Khalique and Angela Miah, who live in Athelhampton, have paid tribute to their employers, family, friends, and hospital staff.
Whilst Angela gave birth to Reuben on December 20 last year, it became apparent something was wrong.
Reuben was diagnosed with the serious heart condition Tetralogy of Fallot and Cornelia de Lange Syndrome.
He spent three weeks in hospital before being sent home. He needed to be fed by tube and monitored.
Reuben then had to attend appointments at Dorset County Hospital and Southampton General Hospital.
In March, Reuben’s condition got worse. He was rushed to Southampton General Hospital’s Paediatric Intensive Care Unit and then went onto the High Dependency Unit. He had a minor open heart procedure to help oxygen move around his body but it didn’t go to plan.
Khalique said: “We are waiting for him to have a big surgery. They have got to mend his heart.
“They can’t do it because he needs to be bigger.
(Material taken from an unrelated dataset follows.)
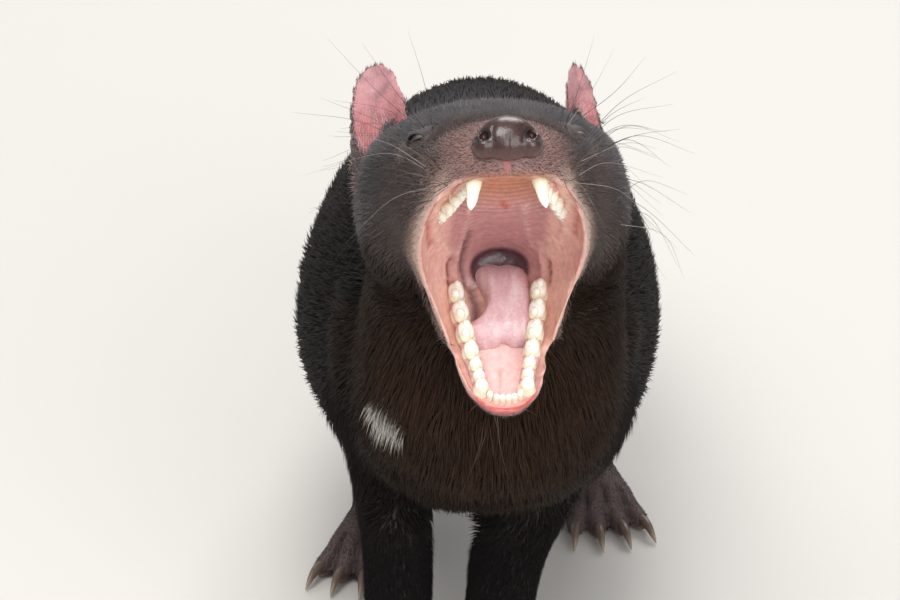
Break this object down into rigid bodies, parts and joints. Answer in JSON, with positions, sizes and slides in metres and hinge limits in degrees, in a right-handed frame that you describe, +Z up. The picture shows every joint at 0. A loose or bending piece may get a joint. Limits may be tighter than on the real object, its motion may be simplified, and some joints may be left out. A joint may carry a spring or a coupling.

He’s having difficulty putting weight on.”
Khalique works as a driver for Damory Coaches, a bus and coach operator based in Blandford Forum.
Whilst Angela remained at the hospital, Khalique took unpaid leave to look after their other children: Khalid, Nikita and Aaron.
Staff at Damory Coaches had a whip round and raised £150 to help with travel costs to and from the hospital. After eight weeks, Khalique’s situation was explained to the managers and controllers at Damory.
Khalique received a ‘generous’ extra payment in his next paycheque to help with living costs.
Khalique said he was grateful for the help and support shown from his employer.
He said: “I wasn’t expecting anything like that. When you work for a big company like that, you think you are just a number.
“It’s almost like a miracle. I can’t believe it even now.”
The Three Ells Trust charity and Puddletown Church have also made donations to the family to help with travel costs.
Sue Buxton, a childminder from Cheselbourne, has also stepped in to look after Aaron, aged three, one day a week.
Reuben and Angela have now been staying at Southampton General Hospital for the past 17 weeks.
Angela said: “He has spent over half his life here and whilst he is making slow progress we don’t know what the future holds but we have seen amazing kindness and compassion from family, friends, colleagues and complete strangers.”
She continued: “Reuben has such a strong will to live. I just hope soon he will be home and able to get to know his brothers and sister.”